Veteran Loan Information

A ‘veteran’ can be simply defined as a person who served in the military or a senior soldier who had been in the services long enough. In dictionary definitions, a veteran can even be someone with a dishonourable discharge.

From a certain book, a humorous writer even defined a veteran as someone who “wrote a clank check made payable to the USA for an amount” that would include even his life.

The point here is there is no consistent and standardized legal definition of a veteran in the country. It then follows that the benefits given to the soldiers are as varying. In fact, they have been introduced separately by different law makers in the Congress. Each time a bill is passed, a new veteran benefit is created, along with the list of requirements. Thus, the assessment of whether or not someone is considered “veteran” under the government lies greatly on the benefit he is eyeing to get.

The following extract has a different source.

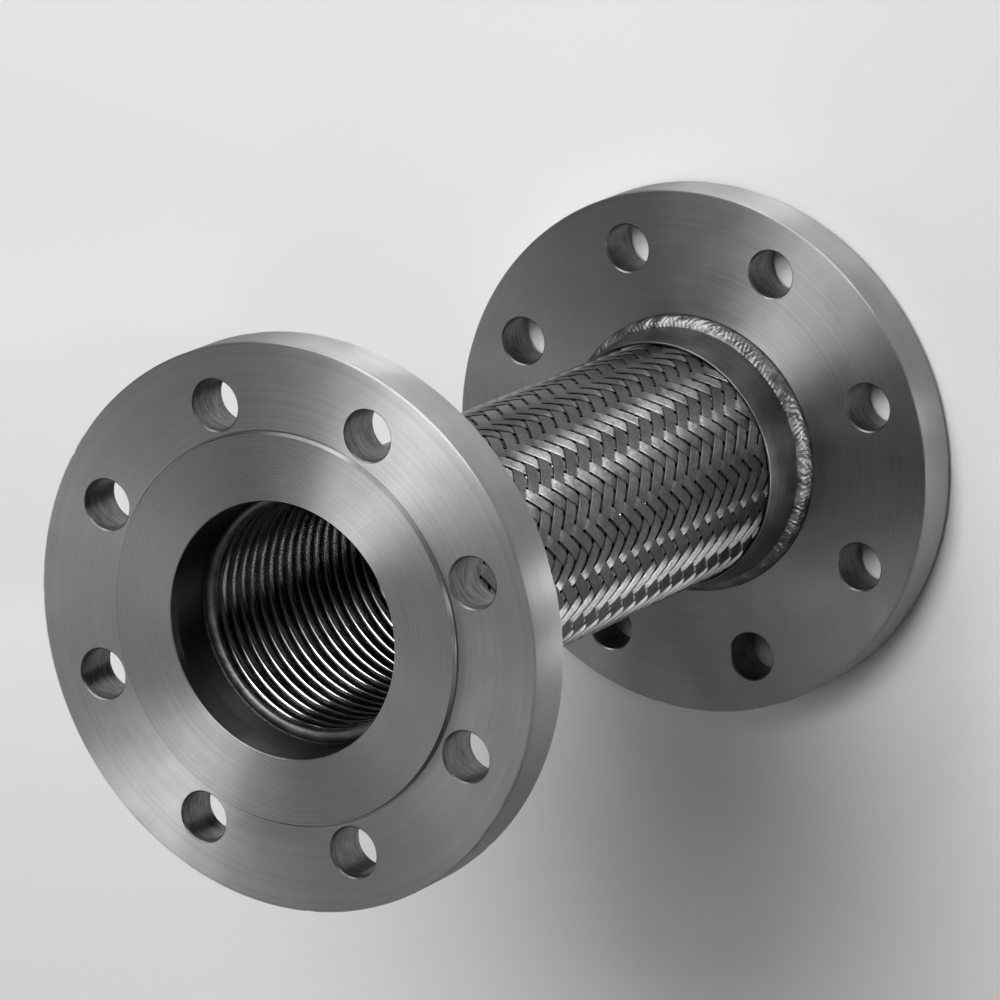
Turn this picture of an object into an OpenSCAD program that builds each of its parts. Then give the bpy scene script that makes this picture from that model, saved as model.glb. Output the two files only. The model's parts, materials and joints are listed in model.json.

It is therefore imperative to amass as much veteran loan information as possible before trying to assert one’s rights as a beneficiary of such privilege.

Veteran Loan Defined

Way back in 1944, President Roosevelt passed a bill that gives veterans an opportunity to own a home without necessarily paying for a down payment. During the period, no other government program (other than the bill and the veteran loan) benefited the soldiers and their families.

Veteran loan was the same as we know it today – an option for those who served in a military in purchasing a real estate property without being burdened by hefty mortgages and high cost of down payment. The Department of Veteran affairs guarantees 25% of the loan, thereby coaxing the lenders to set aside their money down policies.

Most of the Veteran loan’s closing costs may also be rolled into a loan balance and further reduce the monthly payments of the borrowers.

Conditions of a Veteran Loan

Typically, the amount guarantees for a veteran loan is around $104,250 to $359, 650. This, of course, can be much higher in other states. In Virginia, for example, the amount of guaranteed money can reach up to $825,000.

Then again, the value of the house the veteran borrower purchases should not be more than $417,000 unless the county the live in allows higher loan limits.

Note that though veteran loans are coined as such, the government does not take the role of a lender. Rather, it acts as the co-signer of the loan and guarantees the lender sure payments even when the veteran defaults. Veterans are then given significant drop in interest rates and zero down payment terms.

But just as said, the definition of “veterans” who are viable receivers of the privilege depends on where they served, their period of service, and the kind of discharge given to them. Those who have been out of the military because of “dishonourable conditions” are not entitled to the loan.

On a lighter note, those who have clean records can enjoy a straightforward qualification process. They only have to remember that the loan cannot be used to purchase a second home or for renting a property.